Scalability still plays its part in this. If the network is slow, expensive, and buggy, the user will not return. As technology progresses, interactive features become more streamlined and more professional.
Cryptocurrency platforms have rapidly evolved in recent years. Digital wallets such as Ledger, Jaxx, and Exodus have made the user experience much more pleasant.
Regulations and Corporate Capital?
While everyone can agree on the importance of scalability and a smooth user interface, regulations and corporations entering the space are where there are conflicted opinions.
Regulations over cryptocurrencies have been a major talking point for the last twelve months, and numerous stances have rocked the markets and triggered sharp price pullbacks.
In Japan, exchanges have been told to delist privacy-based coins, and in the U.S.A., Coinbase was ordered to hand over users’ data to the IRS.
Governments, banks, and corporations could also be laying down the regulatory framework for themselves, as this would create the perfect environment for them to capitalize on and enter the blockchain space.

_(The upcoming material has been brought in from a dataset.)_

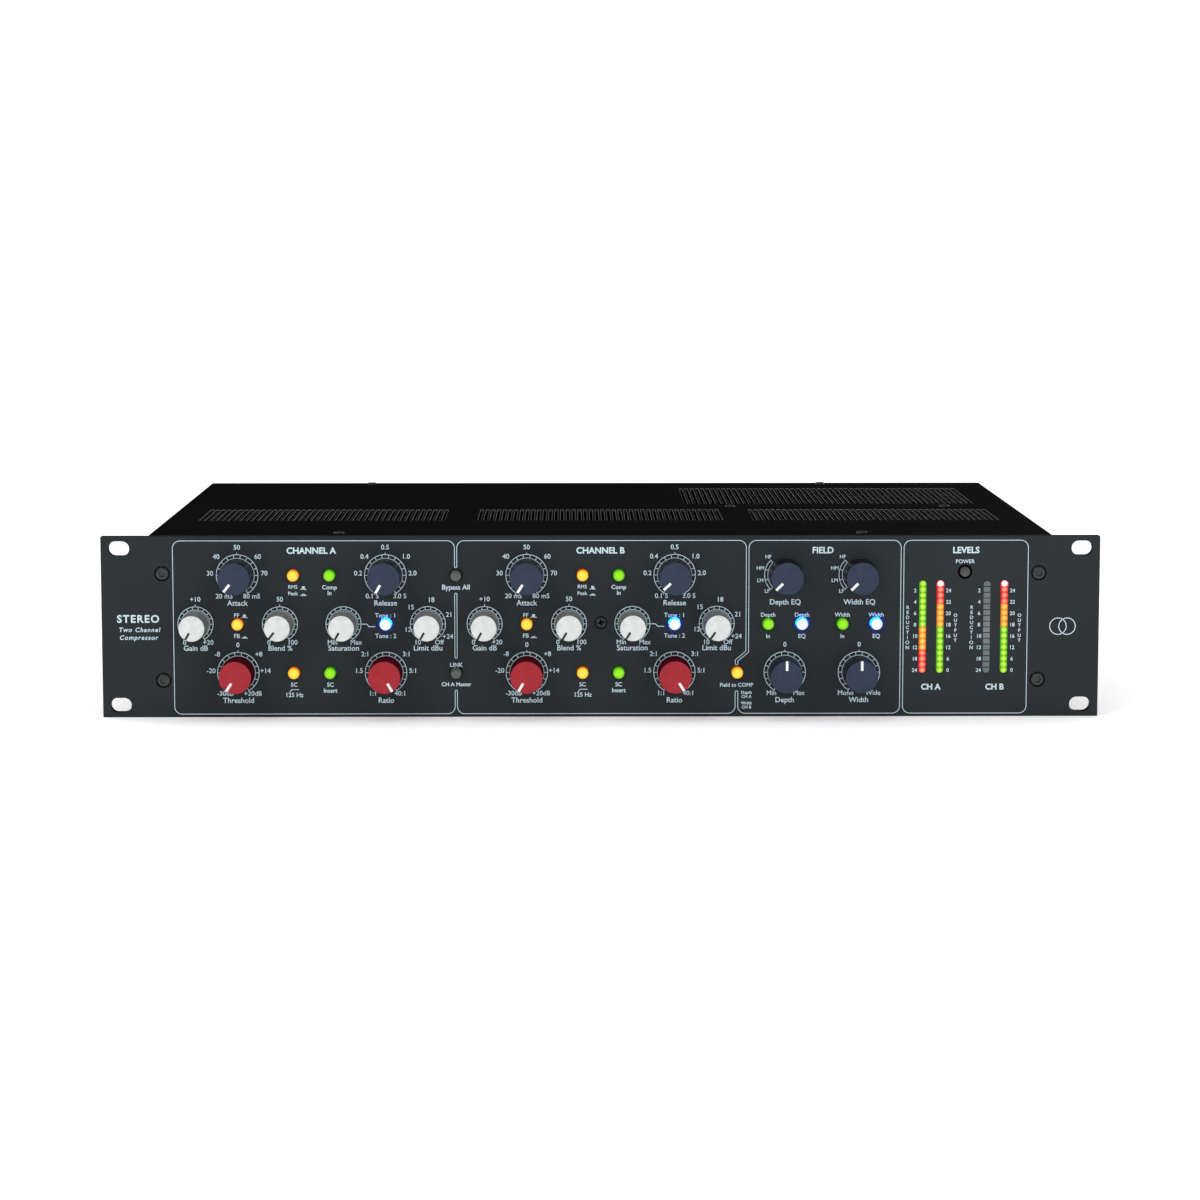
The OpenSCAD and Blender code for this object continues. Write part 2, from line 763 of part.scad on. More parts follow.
// Outline of the mains socket: a rectangle with its two corners beside the earth blade cut
module inlet_outline(w, h, cut) {
    polygon([[-w / 2 + cut, -h / 2], [w / 2 - cut, -h / 2], [w / 2, -h / 2 + cut],
             [w / 2, h / 2], [-w / 2, h / 2], [-w / 2, -h / 2 + cut]]);
}

// The two current blades and the earth blade between them
function blades(y) = [[-7, y + 2], [7, y + 2], [0, y - 2]];

// Mains inlet with three blades and a fuse drawer
module mains_inlet() {
    socket_y = -3.2;
    drawer_y = 10.6;
    cavity_z = inlet_flange_t - inlet_depth;
    blade_z = cavity_z - inlet_blade_root;
    on_rear(inlet_x) {
        color("#17181a") difference() {
            union() {
                linear_extrude(inlet_flange_t) difference() {
                    square(inlet_flange, center = true);
                    for (s = [-1, 1]) translate([s * inlet_screw_x, 0]) circle(d = m3_d + cutout_play);
                }
                translate([-inlet_body[0] / 2, -inlet_body[1] / 2, past - inlet_body[2]]) cube(inlet_body);
            }
            translate([0, socket_y, cavity_z]) linear_extrude(inlet_depth + past)
                inlet_outline(inlet_cavity[0], inlet_cavity[1], inlet_corner);
            for (b = blades(socket_y))
                translate([b[0], b[1], blade_z]) linear_extrude(inlet_blade_root + past)
                    square([inlet_blade[0] + 2 * fit_gap, inlet_blade[1] + 2 * fit_gap], center = true);
            translate([0, drawer_y, drawer_back]) linear_extrude(drawer[2] + past)
                square([drawer[0] + drawer_slot_play, drawer[1] + drawer_slot_play], center = true);
        }
        color("#c8c4b8") for (b = blades(socket_y)) translate([b[0], b[1], blade_z + fit_gap])
            linear_extrude(inlet_blade_l + inlet_blade_root) square(inlet_blade, center = true);
        color("#222326") difference() {
            translate([0, drawer_y, drawer_back + 0.1]) linear_extrude(drawer[2])
                square([drawer[0], drawer[1]], center = true);
            translate([0, drawer_y, drawer_back + drawer[2] - 0.9]) linear_extrude(2)
                square([6, 3], center = true);
        }
    }
}

// Posts under the power board: x, y
function power_posts() =
    [for (x = [power_x0 + 4, power_x1 - 4], y = [power_y0 + 4, power_y1 - 4]) [x, y]];

// Posts of the upright board: x, z
function control_posts() = [for (x = [-207, -58.5, 79, 207], z = [-34, 34]) [x, z]];

// A hexagonal post of height h on z = 0 with a screw through the board on top of it
module post(h) {
    shank = min(case_screw_l, h - 1);
    top = h + board_t + 2 * fit_gap;
    color("#b9a45a") difference() {
        hex(post_af, h);
        translate([0, 0, h - shank - 0.5]) cylinder(d = m3_d + 2 * fit_gap, h = shank + past);
    }
    color("#8f9194") difference() {
        union() {
            translate([0, 0, h - shank]) cylinder(d = m3_d, h = shank + board_t + past);
            translate([0, 0, top]) cylinder(d1 = post_af, d2 = post_af - head_taper, h = post_head_t);
        }
        cross_recess(2.6, top + 0.7);
    }
}

module board_standoffs() {
    for (p = concat(main_posts, power_posts())) translate([p[0], p[1], floor_z + fit_gap])
        post(main_z - floor_z - 2 * fit_gap);
    for (p = control_posts()) translate([p[0], wall + fit_gap, p[1]]) rotate([-90, 0, 0])
        post(board_y - wall - 2 * fit_gap);
}

// One knob with its pointer and the shaft that it is fixed to, turned to its rest angle
module knob(k) {
    face_r = (k[4] ? large_knob_d : small_knob_d) / 2;
    foot_r = face_r + knob_taper / 2;
    h = knob_reach - knob_gap;
    bore_r = shaft_d / 2 + fit_gap;
    bore_end = h - shaft_in_knob;
    pointer_w = (k[4] ? large_pointer : small_pointer)[0];
    pointer_from = (k[4] ? large_pointer : small_pointer)[1];
    pointer_to = face_r - pointer_end;
    facing(k[1], -panel_t - knob_gap, k[2]) rotate(-k[3]) {
        color(k[5] == "silver" ? "#dfe3e1" : k[5] == "red" ? "#b5283c" : "#38415a") difference() {
            rotate_extrude() polygon([
                [bore_r, knob_recess], [knob_recess_d / 2, knob_recess], [knob_recess_d / 2, 0],
                [foot_r, 0], [face_r, h - knob_edge], [face_r - knob_edge, h],
                [0, h], [0, bore_end], [bore_r, bore_end],
            ]);
            translate([-pointer_w / 2, pointer_from, h - pointer_t])
                cube([pointer_w, pointer_to - pointer_from, 2]);
        }
        color(k[5] == "silver" ? "#1a1a1a" : "#f4f4f2")
            translate([-pointer_w / 2 + fit_gap, pointer_from + fit_gap, h - pointer_t + fit_gap])
                cube([pointer_w - 2 * fit_gap, pointer_to - pointer_from - 2 * fit_gap, pointer_t]);
        color("#a8aaac") translate([0, 0, -panel_t - knob_gap - shaft_tail])
            cylinder(d = shaft_d, h = panel_t + knob_gap + shaft_tail + bore_end - 0.1);
    }
}

// One push button: cap and plunger
module button(b, cap_d, reach) {
    cap_back = wall + 1;
    bevel_y = -panel_t - reach + cap_bevel;
    color(b[3]) difference() {
        union() {
            rod(b[1], b[2], bevel_y, cap_back, cap_d);
            facing(b[1], bevel_y, b[2]) cylinder(d1 = cap_d, d2 = cap_d - 2 * cap_bevel, h = cap_bevel);
        }
        rod(b[1], b[2], cap_back - stem_in_cap, cap_back + past, stem_d + 2 * fit_gap);
    }
    color("#e8e6e0") rod(b[1], b[2], cap_back - stem_in_cap + fit_gap, stem_end_y, stem_d);
}

front_panel();
panel_screws();
chassis_tray();
top_cover();
rear_panel();
case_screws();
potentiometers();
pot_nuts();
push_switches();
control_board();
meter_lenses();
main_board();
audio_transformers();
mains_transformer();
power_board();
psu_bracket();
xlr_sockets();
jack_sockets();
mains_inlet();
board_standoffs();
for (k = knobs) knob(k);
for (b = buttons) button(b, button_d, button_reach);
button(["power_button", power_x, power_z, "black"], power_d, power_reach);  // power_button
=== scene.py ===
import json
from math import cos, pi, radians, sin, sqrt

import bmesh
import bpy
from mathutils import Matrix, Vector
from mathutils.geometry import delaunay_2d_cdt


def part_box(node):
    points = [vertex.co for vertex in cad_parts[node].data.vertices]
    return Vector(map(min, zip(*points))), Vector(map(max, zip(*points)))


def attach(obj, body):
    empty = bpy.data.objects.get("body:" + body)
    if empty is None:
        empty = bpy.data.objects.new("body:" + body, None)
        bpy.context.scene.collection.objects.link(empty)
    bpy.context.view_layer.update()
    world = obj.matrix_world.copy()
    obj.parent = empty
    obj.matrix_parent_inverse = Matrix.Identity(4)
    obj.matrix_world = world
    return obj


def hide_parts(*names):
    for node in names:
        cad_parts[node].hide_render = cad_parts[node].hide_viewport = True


# The looks of a two-channel stereo compressor in a two-unit rack case.
# Shapes are drawn in millimetres: x to the right, z up, and y from the front to the back.
# Outlines on the front panel are drawn in x and z, and their levels are values of y.

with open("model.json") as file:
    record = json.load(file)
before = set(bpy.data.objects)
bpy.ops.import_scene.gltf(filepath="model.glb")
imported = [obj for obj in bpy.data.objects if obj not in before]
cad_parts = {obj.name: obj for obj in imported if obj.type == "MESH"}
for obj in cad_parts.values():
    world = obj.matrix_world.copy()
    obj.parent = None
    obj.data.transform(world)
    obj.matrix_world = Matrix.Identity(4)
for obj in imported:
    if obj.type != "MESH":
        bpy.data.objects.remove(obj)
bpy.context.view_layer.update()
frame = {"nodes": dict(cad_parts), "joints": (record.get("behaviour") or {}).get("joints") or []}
NODES = frame["nodes"]
JOINTS = {joint["child"]: joint for joint in frame["joints"]}
MM = 0.001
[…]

Others believe it will create a foundation of trust and confidence, bringing in new investors both small and large. Either way, blockchain tech and cryptocurrencies are being watched by big brother closely!
For big businesses to stay competitive and cost-efficient, they must be prepared to adapt and embrace emerging technologies. If not, they will end up like many who refused to embrace the benefits of digital marketing and online advertising back in the early 2000s.
Start-ups in the blockchain space have been known to collaborate with established companies, bridging the innovation gap and putting the technology one step closer to utility-driven usage. This is often welcomed by the community, as it increases the chances of adoption.
The evolution of blockchain tech will likely continue to be an interesting journey, and many similarities can be seen to the emergence of the Internet we use daily. The adoption process may be several times faster than it was for the Internet as well.
Disclaimer: This is not investment advice. Please do your own research when considering investing in or trading cryptocurrencies.